Committees and Recommendations
Gadgil Committee Report, 2011
Ministry of Environment & Forests had constituted the Western Ghats Ecology Expert Panel (WGEEP) under the Chairmanship of Prof Madhav Gadgil in 2010 to primarily demarcate ecologically sensitive areas in Western Ghats and recommend measures for management of these ecologically sensitive areas.
- WGEEP designated the entire Western Ghats as an Ecologically Sensitive Area (ESA) and, assigned three levels of Ecological Sensitivity to different regions of it:
- Ecologically Sensitive Zone1 (ESZ1),
- Ecologically Sensitive Zone 2 (ESZ2) and
- Ecologically Sensitive Zone 3 (ESZ3).
- Establishing a Western Ghats Ecology Authority through a broad-based participatory process when it is put in place.
- It recommended that no new dams based on large scale storage be permitted in Ecologically Sensitive Zone 1 as defined by the Panel.
- For Goa, WGEEP recommended an indefinite moratorium on new environmental clearances for mining in Ecologically Sensitive Zones 1 and 2, a phasing out of mining in Ecologically Sensitive Zone 1 by 2016 and continuation of existing mining in Ecologically Sensitive Zone 2 under strict regulation with an effective system of social audit.
- It recommended constitution of a Western Ghats Ecology Authority (WGEA), as a statutory authority under the Ministry of Environment and Forests, with the powers under Section 3 of the Environment (Protection) Act, 1986.
- It specified a bottom to top approach for governance of the environment. It also called for Establishment of fully empowered Biodiversity Management Committees in all local bodies
- The Gadgil committee report was primarily criticised for being too environment friendly and impractical to implement.
- The states opposed the report citing that a complete eco-sensitive cover for the Western Ghats would hamper the states on energy and development fronts.
- The Gadgil committee was also criticised for vehemently opposing construction of dams, ignoring the importance of dams for generating power.
- Political opposition came on the recommendation of handing over decision-making activities of taluks to a Western Ghats Ecological Authority
Kasturirangan Committee Report, 2013:
The Kasturirangan committee was constituted to examine the WGEEP report
- It makes a distinction between the so called ‘cultural landscape’ and ‘natural landscape’ with 41% as “natural landscape”, having low population impact and rich biodiversity. Rest of the 59% as “cultural landscape” with human settlements and agricultural fields
- Unlike Gadgil Committee, it designated only 37% of the Western Ghats as ESA
- It recommended a complete ban on mining, quarrying and sand mining in ESA.

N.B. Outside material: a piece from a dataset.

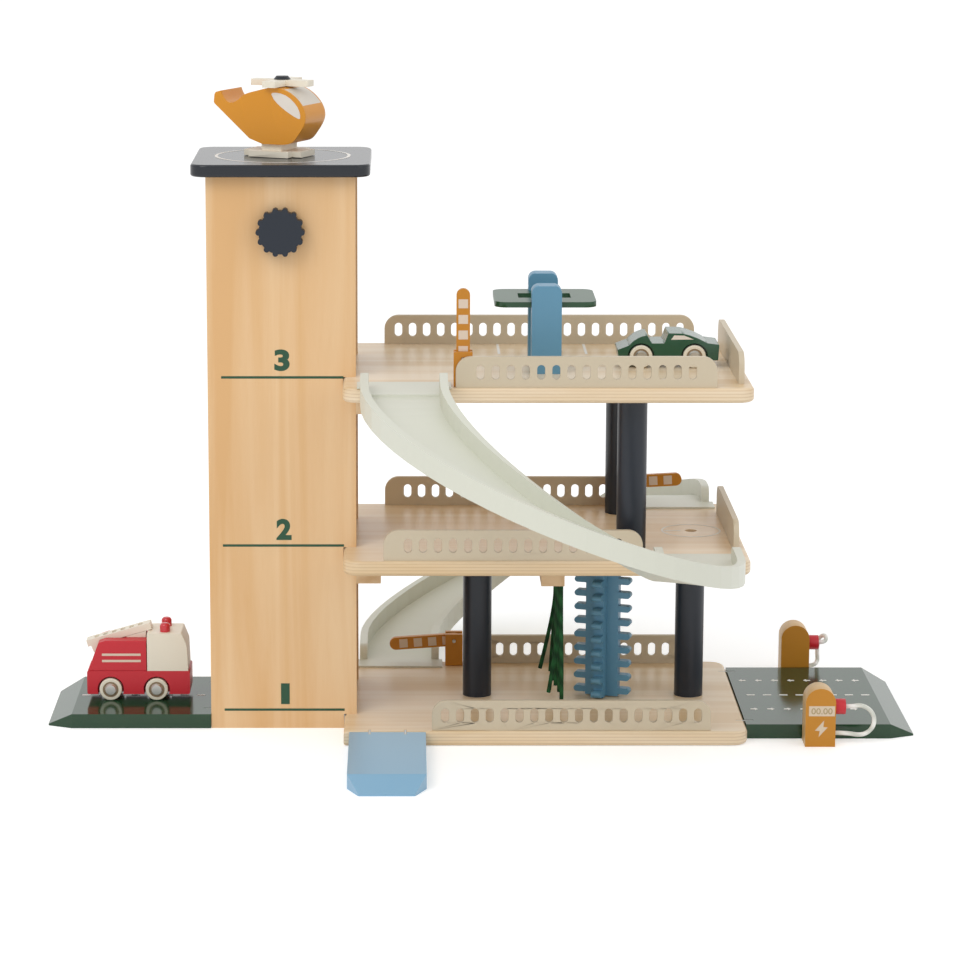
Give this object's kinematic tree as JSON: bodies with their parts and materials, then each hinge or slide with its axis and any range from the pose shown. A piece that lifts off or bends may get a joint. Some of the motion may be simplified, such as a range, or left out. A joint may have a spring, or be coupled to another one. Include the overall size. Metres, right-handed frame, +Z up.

- It recommended strengthening the existing framework of environmental clearances and setting up of a state-of-the-art monitoring agency.

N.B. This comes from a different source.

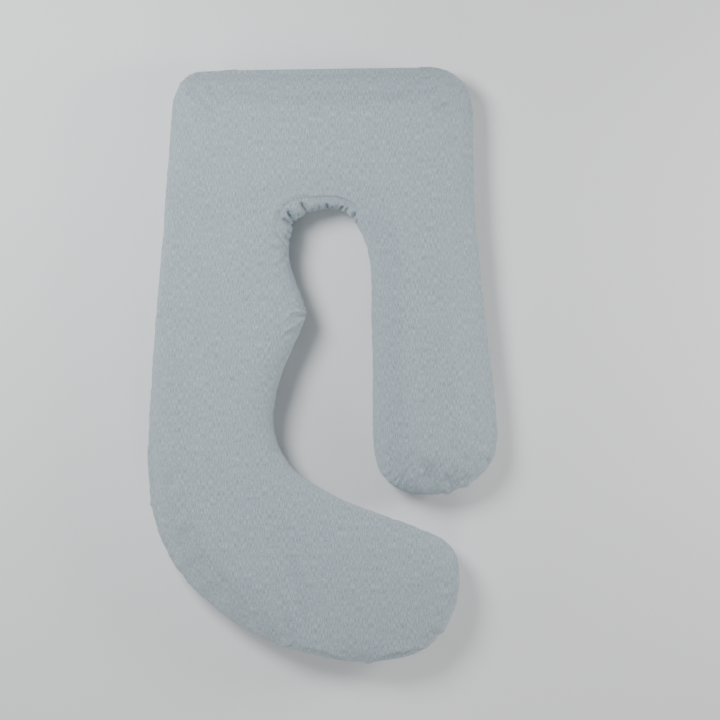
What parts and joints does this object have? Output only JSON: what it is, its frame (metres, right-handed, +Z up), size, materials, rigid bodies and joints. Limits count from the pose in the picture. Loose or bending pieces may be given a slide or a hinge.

- Gadgil has criticised the Kasturirangan Committee report for replacing the the pro-people and pro-nature attitude of the WGEEP report with an autocratic approach in terms of development and ecological conservation and ignores the role of people and local government.

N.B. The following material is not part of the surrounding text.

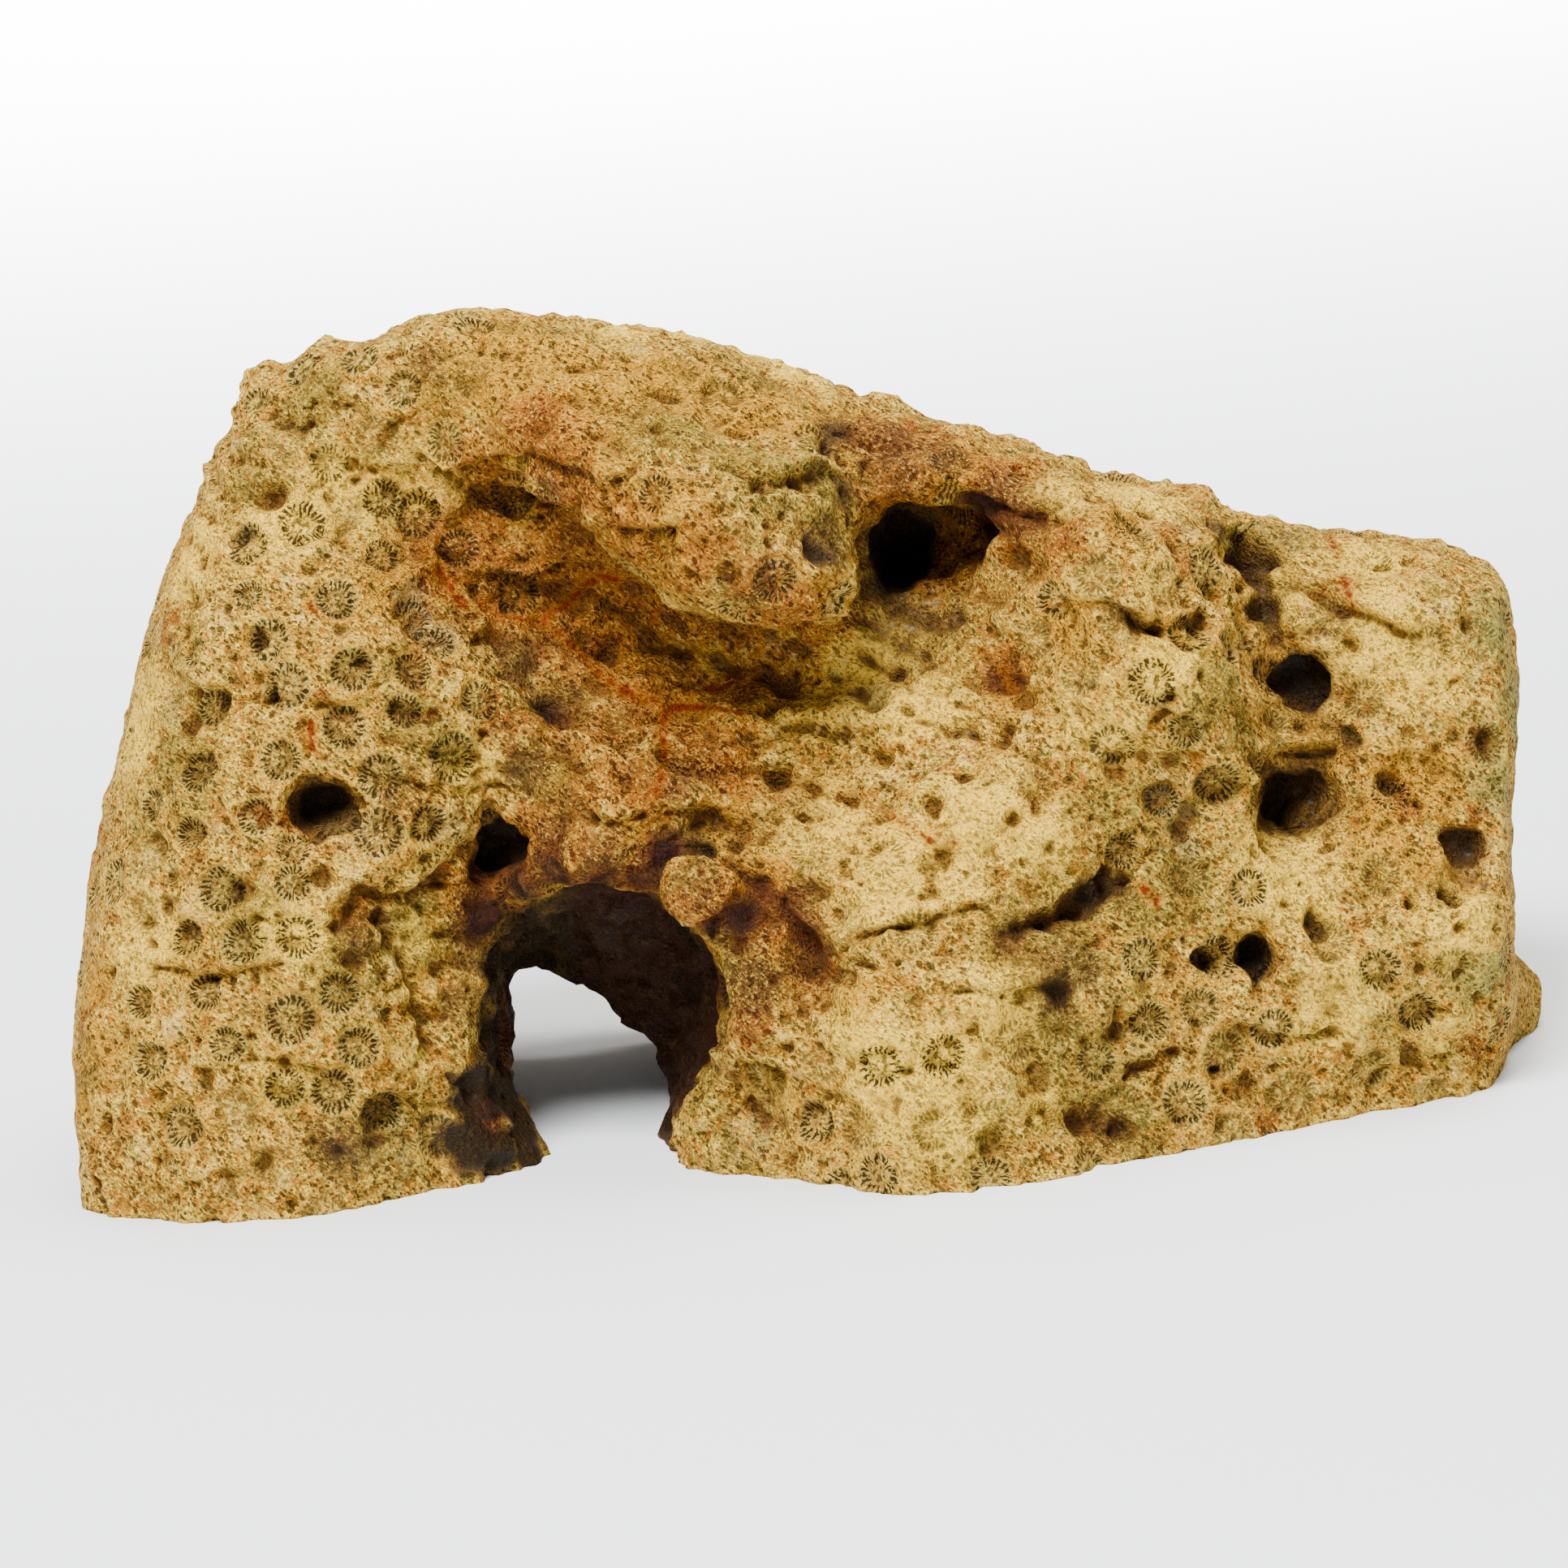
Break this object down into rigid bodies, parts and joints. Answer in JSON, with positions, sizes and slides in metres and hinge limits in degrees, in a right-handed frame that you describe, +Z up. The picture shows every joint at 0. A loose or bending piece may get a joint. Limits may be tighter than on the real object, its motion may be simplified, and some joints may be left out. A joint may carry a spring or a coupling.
{
  "type": "fossil coral",
  "caption": "Massive chunk of fossil coral with star-shaped cups, an overhanging nose, worn pits, an arch through its foot and a flat sawn base.",
  "frame": {"origin": "middle of the part's box in X and Y, on the plane of the sawn base", "axes": "+X along the length towards the low right end, -Y out of the weathered front, +Z up from the sawn base"},
  "size_m": [0.1116, 0.0562, 0.0617],
  "materials": {
    "coral_stone": "damp weathered stone, rough with a light gloss in its pits"
  },
  "bodies": {
    "root": {"fossil_coral": "coral_stone"}
  },
  "joints": []
}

- The report used remote sensing and aerial survey methods for zonal demarcation of land in the Western Ghats which had led to many errors. For example, it included many villages under Ecologically Sensitive Areas (ESA) where there was no forest land at all.
- It has been criticised for keeping the vast stretches of Western Ghats in the category cultural landscapes, out of the purview of ecologically sensitive areas.
Following an order from the National Green Tribunal, the environment ministry has come with the 4th draft of Western Ghats’ ESA or ‘no-go’ zone.
What does the draft say?
- The latest draft calls for a complete ban on mining, quarrying and sand mining in the ESA. It states that all existing mines shall be phased out within five years from the date of issue of the final notification or on the expiry of the existing mining lease.
- It also states that no new thermal power projects and expansion of existing plants shall be allowed in the ESA. Further, all ‘Red’ category of industries (highly polluting), specified by the pollution control boards, and their expansion shall be banned.
- It also prohibits building, construction and township (of built up areas of 20,000sq.m and above) in the ESA
- Area development projects (area of 50 hectares and above) have also been prohibited
- Lack of knowledge: A major challenge to conservation efforts in Western Ghats is lack of complete understanding of distributional patterns, habitat requirements and conservation status of plants and animal species.
- Development vs. Conservation: The biggest challenge in conservation of western Ghats has been the development vs. conservation dilemma. A prime reason of states opposing recommendations on ESA has been the fear that conservation process would hamper economic development of the region and would also deprive a large number of people of their livelihood
- Apathy of state governments: The environment ministry had made several attempts to finalise ESA for Western Ghats but the previous drafts lapsed due to no response from the states, which reflects poorly on the states and governance.
- There is an urgent need to examine the mechanisms by which land use change affects biodiversity, which in turn will improve our understanding of how human-modified landscapes need to be managed in order to sustain and improve their biodiversity conservation value.
- There is a need for better understanding of the role of biodiversity in ecosystem functions and related ecosystem services. This would also help in eliciting greater civil society support and enhanced political will to conserve the Western Ghats.
- There is a need for policy changes that promote better management of human-wildlife conflict, financial incentives to encourage biodiversity-friendly farming and other incentive schemes such as payments for ecosystem services.
- Land use policy and law enforcement should ensure that illegal hunting, deforestation, land use change and other human actions that contribute to livelihoods but hamper biodiversity conservation are kept in check.
- A balance between conservation efforts and development should be sought and concerned state governments should come to a consensus for implementation of ESA in Western Ghats.